23

Suppose that X, Y, and Z are random variables. X and Y are positively correlated and Y and Z are likewise positively correlated. Does it follow that X and Z must be positively correlated?

Pankaj Sharma
  • 1,035
  • 1
  • 9
  • 14
  • Your question is covered in numerous answers on site. See, for example, here, or here, or a number of others – Glen_b Nov 12 '15 at 06:51
  • 2
    But I didn't found any example to explain this answer. – Pankaj Sharma Nov 12 '15 at 06:57
  • The first link directly shows that the bounds on the correlation between X and Z can be negative (in the notation of that question, it shows that $\rho_{BC}$ is (attainably) bounded by $\rho_{AB}\rho_{AC}\pm {\sqrt{1-\rho_{AB}^2} \sqrt{1-\rho_{AC}^2}}$). e.g. take $\rho_{AB}=\rho_{AC}=0.5$ and the lower bound is negative. Aside from the need to substitute $A$ for $Y$ and so forth, how does that not directly answer your question? – Glen_b Nov 12 '15 at 07:05
  • It was not understandable to me – Pankaj Sharma Nov 12 '15 at 07:07
  • Then explain what you don't understand about it. Do you not understand what $\rho_{AB}$ means? (Or do you not understand what $\pm$ is? Or is it the $\sqrt{}$ symbol that's the problem?) I'll be happy to help clarify any part of the formula. – Glen_b Nov 12 '15 at 07:09
  • 1
    I have understood with explanation I provided so I posted it.. @Glen_b.. – Pankaj Sharma Nov 12 '15 at 07:29

2 Answers2

23

We may prove that if the correlations are sufficiently close to 1, then $X$ and $Z$ must be positively correlated.

Let’s assume $C(x,y)$ is the correlation coefficient between $x$ and $y$. Like wise we have $C(x,z)$ and $C(y,z)$. Here is an equation which comes from solving correlation equation mathematically :

$$C(x,y) = C(y,z) C(z,x) - \sqrt{ (1 - C(y,z)^2 ) (1 - C(z,x)^2 ) }$$

Now if we want C(x,y) to be more than zero , we basically want the RHS of above equation to be positive. Hence, you need to solve for :

$$C(y,z) C(z,x) > \sqrt{ (1 - C(y,z)^2 ) (1 - C(z,x)^2 ) }$$

We can actually solve the above equation for both C(y,z) > 0 and C(y,z) < 0 together by squaring both sides. This will finally give the result as C(x,y) is a non zero number if following equation holds true:

$$C(y,z) ^ 2 + C(z,x) ^ 2 > 1$$

Wow, this is an equation for a circle.
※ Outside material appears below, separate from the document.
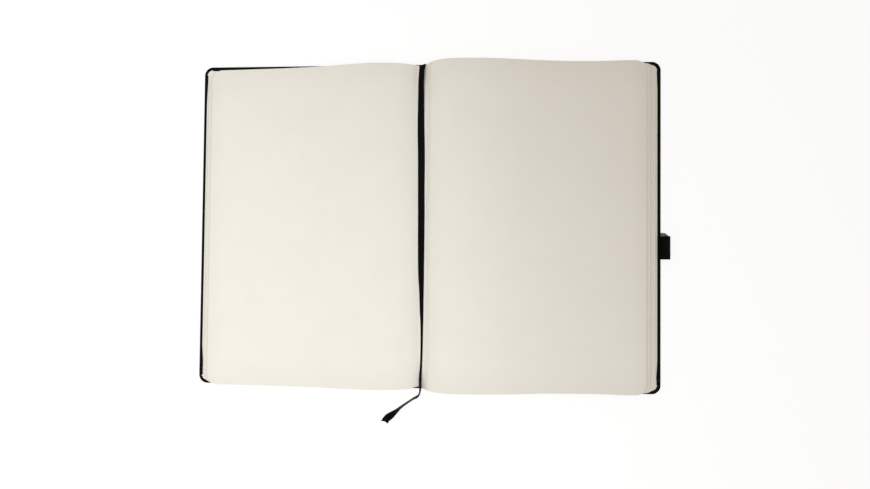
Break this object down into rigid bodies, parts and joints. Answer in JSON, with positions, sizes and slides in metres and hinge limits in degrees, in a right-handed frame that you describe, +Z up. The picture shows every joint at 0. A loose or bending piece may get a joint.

Hence the following plot will explain everything :

correlation circle

If the two known correlation are in the A zone, the third correlation will be positive. If they lie in the B zone, the third correlation will be negative. Inside the circle, we cannot say anything about the relationship. A very interesting insight here is that even if $C(y,z)$ and $C(z,x)$ are 0.5, $C(x,y)$ can actually also be negative.

utobi
  • 11,726
Pankaj Sharma
  • 1,035
  • 1
  • 9
  • 14
10

Here is a great post by Terence Tao on the topic. Words from the man himself:

I came across the (important) point that correlation is not necessarily transitive: if $X$ correlates with $Y$, and $Y$ correlates with $Z$, then this does not imply that $X$ correlates with $Z$.

call-in-co
  • 1,016
  • Great example from Terence Tao:

    "it is generally true that good exam scores are correlated with a deep understanding of the course material, and memorising from flash cards are correlated with good exam scores, but this does not imply that memorising flash cards is correlated with deep understanding of the course material."

    – tumultous_rooster Jan 29 '23 at 13:32